La protection des données ne doit pas être perçue uniquement comme une contrainte réglementaire, mais comme un véritable atout professionnel. Un huissier réputé pour sa rigueur en matière de confidentialité inspire confiance aux justiciables et aux juridictions. À l’inverse, une réputation entachée par des manquements dans ce domaine peut avoir des conséquences désastreuses sur l’activité de l’étude.
Vers une culture intégrée de la protection des données
L’enjeu pour la profession est désormais de développer une véritable culture de la protection des données, intégrée à tous les niveaux de l’activité de l’huissier :
- Dans la formation initiale des futurs huissiers, avec des modules spécifiques consacrés à cette thématique
- Dans l’organisation quotidienne des études, avec des procédures claires et des contrôles réguliers
- Dans la relation avec les justiciables, en adoptant une transparence appropriée sur l’utilisation de leurs données
- Dans le dialogue avec les autorités de contrôle, en privilégiant une approche collaborative plutôt que défensive
Les instances représentatives de la profession ont un rôle majeur à jouer dans l’accompagnement des huissiers face à ces défis. La Chambre Nationale et les Chambres départementales développent des outils et des formations qui méritent d’être pleinement exploités par les professionnels.
Dans une perspective plus large, la question de la responsabilité pénale des huissiers en matière de données personnelles s’inscrit dans le mouvement général de judiciarisation des questions numériques. La société numérique exige des garanties renforcées quant à la protection des informations personnelles, et les professionnels du droit, au premier rang desquels les huissiers, sont en première ligne pour répondre à cette exigence.

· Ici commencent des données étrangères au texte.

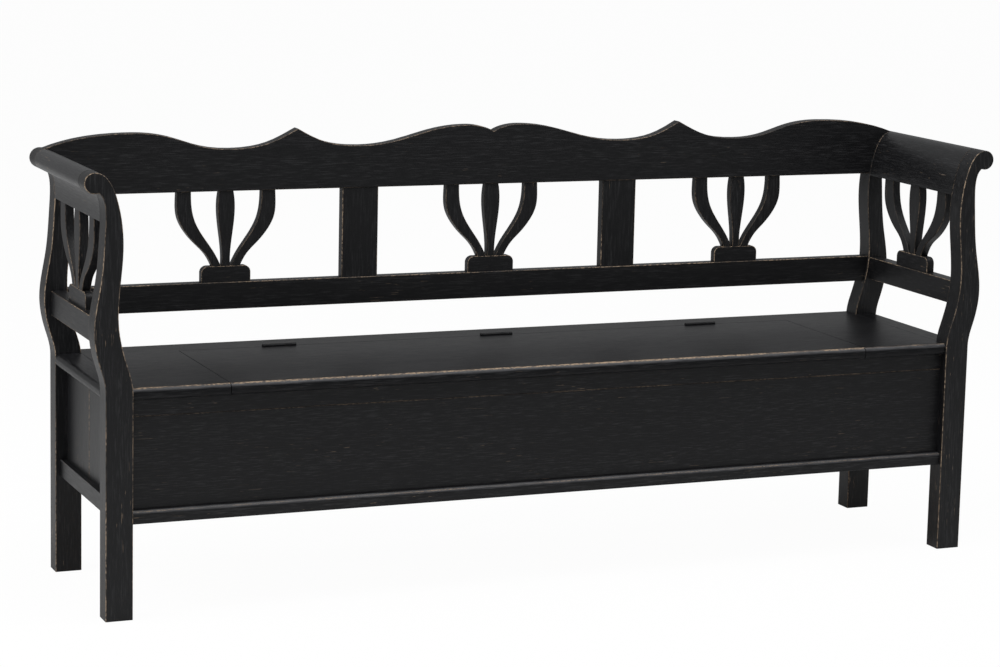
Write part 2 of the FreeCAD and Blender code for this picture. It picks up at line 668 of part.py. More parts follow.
def back_bottom_rail():
    """Rail under the back panel."""
    rail = box(-POST_INNER, POST_INNER, BACK_RAIL_FRONT, BACK_RAIL_BACK, CHEST_BOTTOM, BACK_RAIL_TOP)
    rail = eased(rail, EASE, along_x)
    rail = railed(rail, back_rail_tenons()[1])
    return rail.cut(panel_tongue(BACK_RAIL_BACK - PANEL_THICK, BACK_RAIL_TOP - TONGUE, BACK_RAIL_TOP + 1, FIT))


def back_panel():
    """Board that closes the back of the chest."""
    reach = POST_INNER + TONGUE
    y0 = BACK_RAIL_BACK - PANEL_THICK
    panel = box(-reach, reach, y0, BACK_RAIL_BACK, BACK_RAIL_TOP, BACK_RAIL_LOW)
    low = panel_tongue(y0, BACK_RAIL_TOP - TONGUE, BACK_RAIL_TOP + 1, 0)
    top = panel_tongue(y0, BACK_RAIL_LOW - 1, BACK_RAIL_LOW + TONGUE, 0)
    return panel.fuse([low, top]).removeSplitter()


def side_bottom_rail():
    """Rail under the boards of the left chest end."""
    x0 = -HALF_SPAN + SIDE_RAIL_INSET
    rail = box(x0, x0 + SIDE_RAIL_THICK, FRONT_POST_BACK, BACK_POST_FRONT, SIDE_RAIL_BOTTOM, SIDE_RAIL_TOP)
    rail = eased(rail, EASE, along_y)
    rail = rail.fuse([box(*side_tenons(FRONT, True)[0]), box(*side_tenons(BACK_POST_FRONT, False)[0])])
    rail = rail.removeSplitter()
    bx = -HALF_SPAN + SIDE_BOARD_INSET
    groove = grown(bx, bx + SIDE_BOARD_THICK, FRONT_POST_BACK, BACK_POST_FRONT,
                   SIDE_RAIL_TOP - TONGUE, SIDE_RAIL_TOP + 1)
    return rail.cut(groove)


def side_board(at_front):
    """One of the two upright boards that close the left chest end."""
    x0 = -HALF_SPAN + SIDE_BOARD_INSET
    x1 = x0 + SIDE_BOARD_THICK
    y0, y1 = (FRONT_POST_BACK - TONGUE, 0.0) if at_front else (0.0, BACK_POST_FRONT + TONGUE)
    board = box(x0, x1, y0, y1, SIDE_RAIL_TOP - TONGUE, SEAT_UNDER)
    board = board.makeChamfer(SEAM_BEVEL + 0.5, [e for e in board.Edges if along_z(e.BoundBox)
                                                 and near(e.BoundBox.YMin, 0)
                                                 and near(e.BoundBox.XMin, x0)])
    mid = (x0 + x1) / 2
    tongue = (mid - TONGUE_THICK / 2, mid + TONGUE_THICK / 2, -1.0, TONGUE, SIDE_RAIL_TOP - TONGUE, SEAT_UNDER)
    if at_front:
        return board.fuse(box(*tongue)).removeSplitter()
    x_low, x_high, y_low, y_high, z_low, z_high = tongue
    return board.cut(box(x_low - FIT, x_high + FIT, y_low, y_high + FIT, z_low - 1, z_high + 1))


def chest_floor():
    """Thin floor board with its corners cut out around the posts."""
    x1 = HALF_SPAN - SIDE_RAIL_INSET - SIDE_RAIL_THICK - FLOOR_GAP
    y0, y1 = FRONT_RAIL_BACK + FLOOR_GAP, BACK_RAIL_FRONT - FLOOR_GAP
    z0 = CHEST_BOTTOM + CLEAT + 2
    floor = box(-x1, x1, y0, y1, z0, z0 + FLOOR_THICK)
    corners = []
    for sign in (-1, 1):
        for low, high in ((FRONT, FRONT_POST_BACK + FLOOR_GAP), (BACK_POST_FRONT - FLOOR_GAP, BACK)):
            edge = POST_INNER - FLOOR_GAP
            x_low, x_high = sorted((sign * edge, sign * HALF_SPAN))
            corners.append(box(x_low, x_high, low, high, z0 - 1, z0 + FLOOR_THICK + 1))
    return floor.cut(Part.makeCompound(corners))


def floor_cleat(at_front):
    """Strip along the front or back rail that carries the floor."""
    reach = POST_INNER - FLOOR_GAP
    y0 = FRONT_RAIL_BACK if at_front else BACK_RAIL_FRONT - CLEAT
    return box(-reach, reach, y0, y0 + CLEAT, CHEST_BOTTOM + 2, CHEST_BOTTOM + CLEAT + 2)


# Seat

def nosed(board, y):
    """Round the front edge of a seat board."""
    return eased(board, NOSING_RADIUS, lambda b: along_x(b) and near(b.YMin, y) and near(b.YMax, y))


def end_board():
    """Fixed seat board between the left posts' inner faces and the lid."""
    board = box(-POST_INNER, -LID_END, NOSE, STRIP_FRONT, SEAT_UNDER, SEAT_TOP)
    board = nosed(board, NOSE)
    return board


def side_strip():
    """Seat strip between the left posts, rounded on its outer edge."""
    strip = box(-HALF_SPAN, -POST_INNER, FRONT_POST_BACK, BACK_POST_FRONT, SEAT_UNDER, SEAT_TOP)
    strip = eased(strip, NOSING_RADIUS, lambda b: along_y(b) and near(b.XMin, -HALF_SPAN))
    return strip.makeChamfer(SEAM_BEVEL, [e for e in strip.Edges if along_y(e.BoundBox)
                                          and near(e.BoundBox.ZMin, SEAT_TOP)
                                          and near(e.BoundBox.XMin, -POST_INNER)])


def hinge_strip():
    """Fixed seat board behind the lid, let in for the hinges."""
    strip = box(-POST_INNER, POST_INNER, STRIP_FRONT, BACK, SEAT_UNDER, SEAT_TOP)
    strip = eased(strip, EASE, lambda b: along_x(b) and near(b.YMin, BACK))
    return strip.cut(hinge_recess(1))


def seat_lid():
    """Hinged middle part of the seat."""
    reach = LID_END - LID_GAP
    lid = box(-reach, reach, NOSE, STRIP_FRONT - LID_GAP, SEAT_UNDER + LID_LIFT, SEAT_TOP)
    lid = nosed(lid, NOSE)
    cuts = [hinge_recess(-1)]
    for sign in (-1, 1):
        cuts.append(grown(*batten_extent(sign)))
    return lid.cut(Part.makeCompound(cuts))


def batten_extent(sign):
    """Extent of a batten under the lid, its housed part included."""
    x = sign * BATTEN_CENTRE
    top = SEAT_UNDER + LID_LIFT + BATTEN_HOUSING
    return (x - BATTEN_WIDTH / 2, x + BATTEN_WIDTH / 2, FRONT + BATTEN_FRONT,
            STRIP_FRONT - LID_GAP - BATTEN_END_GAP, top - BATTEN_THICK - BATTEN_HOUSING, top)


def lid_batten(sign):
    """Batten let into the underside of the lid."""
    x0, x1, y0, y1, z0, z1 = batten_extent(sign)
    batten = box(x0, x1, y0, y1, z0, z1 + FIT)
    return eased(batten, 3.0, lambda b: near(b.ZMin, z0) and near(b.ZMax, z0))


# Hinges

def x_rod(radius, x0, x1):
    """Round bar on the hinge axis."""
    return Part.makeCylinder(radius, x1 - x0, V(x0, HINGE_Y, HINGE_Z), V(1, 0, 0))


def hinge_recess(side):
    """Wood taken away for the hinges: side 1 is the strip, side -1 the lid."""
    cuts = []
    depth = LEAF_GAP / 2 + LEAF_THICK
    y0, y1 = sorted((HINGE_Y, HINGE_Y + side * depth))
    for place in HINGE_PLACES:
        half = HINGE_LENGTH / 2 + 0.3
        cuts.append(box(place - half, place + half, y0, y1, HINGE_Z - LEAF_HEIGHT - 0.3, HINGE_Z + 10))
        room = half + PIN_HEAD_THICK
        cuts.append(x_rod(KNUCKLE_RADIUS + 0.6, place - room, place + room))
        for screw_x in screw_places(place):
            cuts.append(screw_shape(screw_x, side, PIN_CLEARANCE, False))
    return Part.makeCompound(cuts)


def screw_places(place):
    return [place - SCREW_SPACING, place, place + SCREW_SPACING]


def screw_shape(x, side, air, slotted):
    """Countersunk screw through a hinge leaf, pointing into the seat board."""
    z = HINGE_Z - SCREW_DROP
    face = HINGE_Y + side * LEAF_GAP / 2
    way = V(0, side, 0)
    head = Part.makeCone(SCREW_HEAD_RADIUS + air, SCREW_RADIUS + air, LEAF_THICK, V(x, face, z), way)
    shank = Part.makeCylinder(SCREW_RADIUS + air, SCREW_LENGTH - 3 + air, V(x, face, z), way)
    tip_y = face + side * (SCREW_LENGTH - 3 + air)
    tip = Part.makeCone(SCREW_RADIUS + air, 0.3, 3, V(x, tip_y, z), way)
    screw = head.fuse([shank, tip])
    if not slotted:
        return screw
    low, high = sorted((face - side, face + side * 0.8))
    return screw.cut(box(x - SCREW_HEAD_RADIUS, x + SCREW_HEAD_RADIUS, low, high, z - 0.45, z + 0.45))


def hinge_leaf(place, side):
    """One leaf with its knuckles: side 1 is fixed to the strip, side -1 to the lid."""
    half = HINGE_LENGTH / 2
    mid = MOVING_KNUCKLE / 2
    y0, y1 = sorted((HINGE_Y + side * LEAF_GAP / 2, HINGE_Y + side * (LEAF_GAP / 2 + LEAF_THICK)))
    plate = box(place - half, place + half, y0, y1, HINGE_Z - LEAF_HEIGHT, HINGE_Z)
    ends = [(place - half, place - mid - KNUCKLE_GAP), (place + mid + KNUCKLE_GAP, place + half)]
    middle = [(place - mid, place + mid)]
    mine, other = (ends, middle) if side > 0 else (middle, ends)
    room = KNUCKLE_GAP
    plate = plate.cut([x_rod(KNUCKLE_RADIUS + room, a - room, b + room) for a, b in other])
    leaf = plate.fuse([x_rod(KNUCKLE_RADIUS, a, b) for a, b in mine]).removeSplitter()
    holes = [x_rod(PIN_RADIUS + PIN_CLEARANCE, place - half - 1, place + half + 1)]
    for x in screw_places(place):
        holes.append(screw_shape(x, side, PIN_CLEARANCE, False))
    return leaf.cut(holes)


def hinge_pin(place):
    """Pin through the knuckles with a small head at each end."""
    half = HINGE_LENGTH / 2
    rod = x_rod(PIN_RADIUS, place - half - 0.1, place + half + 0.1)
    heads = [x_rod(PIN_HEAD_RADIUS, place - half - 0.1 - PIN_HEAD_THICK, place - half - 0.1),
             x_rod(PIN_HEAD_RADIUS, place + half + 0.1, place + half + 0.1 + PIN_HEAD_THICK)]
    return rod.fuse(heads).removeSplitter()


def screw_group(side):
    """All screws of the fixed or of the moving leaves."""
    screws = []
    for place in HINGE_PLACES:
        for x in screw_places(place):
            screws.append(screw_shape(x, side, 0.0, True))
    return Part.makeCompound(screws)


# Assembly

def both_ends(pieces, name, shape):
    """Record a left-hand piece and its mirror image."""
    pieces[name + "_left"] = shape
    pieces[name + "_right"] = mirrored(shape)


def build():
    """Every piece of the bench by name."""
    pieces = {}
    both_ends(pieces, "post_front", front_post())
    both_ends(pieces, "post_back", back_post())
    both_ends(pieces, "arm_board", arm_board())
    side = splat_pieces(SIDE_SPLAT_STRETCH, ARM_RAIL_TOP, ARM_BOTTOM)
    rail = arm_rail().cut(along_side(base_mortise(SIDE_SPLAT_STRETCH, ARM_RAIL_TOP), SIDE_SPLAT_INSET))
    both_ends(pieces, "arm_rail", rail)
    side_names = {"base": "side_splat_base", "bar_middle": "side_bar_middle",
                  "bar_first": "side_bar_back", "bar_last": "side_bar_front"}
    for key, name in side_names.items():
        both_ends(pieces, name, along_side(side[key], SIDE_SPLAT_INSET))
    back = splat_pieces(1.0, LOWER_RAIL_TOP, CREST_BOTTOM)
    back_names = {"base": "splat_base", "bar_middle": "bar_middle", "bar_first": "bar_left",
                  "bar_last": "bar_right"}
    for where, centre in (("left", -SPLAT_CENTRE), ("centre", 0.0), ("right", SPLAT_CENTRE)):
        for key, name in back_names.items():
            pieces["back_" + where + "_" + name] = placed_back(back[key], centre)
    pieces["crest_rail"] = crest_rail()
    pieces["back_lower_rail"] = lower_rail()
    pieces["back_stile_left"] = stile(-1)
    pieces["back_stile_right"] = stile(1)
    pieces["seat_lid"] = seat_lid()
    pieces["seat_hinge_strip"] = hinge_strip()
    both_ends(pieces, "seat_end_board", end_board())
    both_ends(pieces, "seat_side_strip", side_strip())
    pieces["lid_batten_left"] = lid_batten(-1)
    pieces["lid_batten_right"] = lid_batten(1)
    pieces["front_top_rail"] = front_top_rail()
    pieces["front_panel"] = front_panel()
    pieces["front_bottom_rail"] = front_bottom_rail()
    pieces["back_top_rail"] = back_top_rail()
    pieces["back_panel"] = back_panel()
    pieces["back_bottom_rail"] = back_bottom_rail()
    both_ends(pieces, "side_bottom_rail", side_bottom_rail())
    both_ends(pieces, "side_board_front", side_board(True))
    both_ends(pieces, "side_board_back", side_board(False))
    pieces["chest_floor"] = chest_floor()
    pieces["floor_cleat_front"] = floor_cleat(True)
    pieces["floor_cleat_back"] = floor_cleat(False)
    pieces["hinge_leaves_fixed"] = Part.makeCompound([hinge_leaf(x, 1) for x in HINGE_PLACES])
    pieces["hinge_leaves_moving"] = Part.makeCompound([hinge_leaf(x, -1) for x in HINGE_PLACES])
    pieces["hinge_pins"] = Part.makeCompound([hinge_pin(x) for x in HINGE_PLACES])
    pieces["hinge_screws_fixed"] = screw_group(1)
    pieces["hinge_screws_moving"] = screw_group(-1)
    return pieces


def main():
    os.makedirs("parts", exist_ok=True)
    for name, shape in build().items():
        shape.exportStep("parts/" + name + ".step")
        box_of = shape.BoundBox
        print(name, len(shape.Solids), round(shape.Volume), shape.isValid(),
              [round(v, 1) for v in (box_of.XMin, box_of.XMax, box_of.YMin, box_of.YMax,
                                     box_of.ZMin, box_of.ZMax)])


main()
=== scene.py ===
"""Looks of the settle bench: painted wood, bare wood inside, steel screws, light and camera."""
import logging
import math
from dataclasses import astuple, dataclass
from enum import Enum
from typing import ClassVar, Union

import bpy
from mathutils import Matrix, Vector

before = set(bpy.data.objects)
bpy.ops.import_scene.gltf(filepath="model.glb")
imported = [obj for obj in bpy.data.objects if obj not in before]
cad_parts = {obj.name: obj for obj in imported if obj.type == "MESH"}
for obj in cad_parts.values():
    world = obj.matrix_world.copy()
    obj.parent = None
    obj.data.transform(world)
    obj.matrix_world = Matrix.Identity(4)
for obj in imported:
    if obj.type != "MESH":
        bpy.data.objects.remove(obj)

LOG = logging.getLogger("settle_bench")

Socket = bpy.types.NodeSocket
Value = Union[Socket, float]
Colour = tuple[float, float, float]
Place = tuple[float, float, float]

# Each piece's pattern is shifted by its own share of SHIFT_RANGE metres.
SHIFT_NAME = "grain_shift"
SHIFT_STEP = 0.61803
SHIFT_RANGE = 7.0


class Axis(Enum):
    """Axis of the bench that a piece's grain or thickness follows."""

    X = 0
    Y = 1
    Z = 2


class Edge(Enum):
    """Which rounded edges of a piece are rubbed through."""

    BLOCK = "all edges of a squared block"
    BOARD_X = "outline of a board that lies across the bench"
    BOARD_Y = "outline of a board that lies along the bench"
    NOSING = "top of a rounded front edge, and the ends"
    MOULDING = "a line along a rounded moulding"
    NONE = "no edge"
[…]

En définitive, la prévention de la faute pénale liée à l’exposition de données privées constitue aujourd’hui un impératif catégorique pour l’huissier de justice. Au-delà du risque juridique qu’elle représente, cette question touche à l’essence même de la profession : la confiance que lui accordent les citoyens et les institutions dans l’accomplissement de sa mission d’auxiliaire de justice.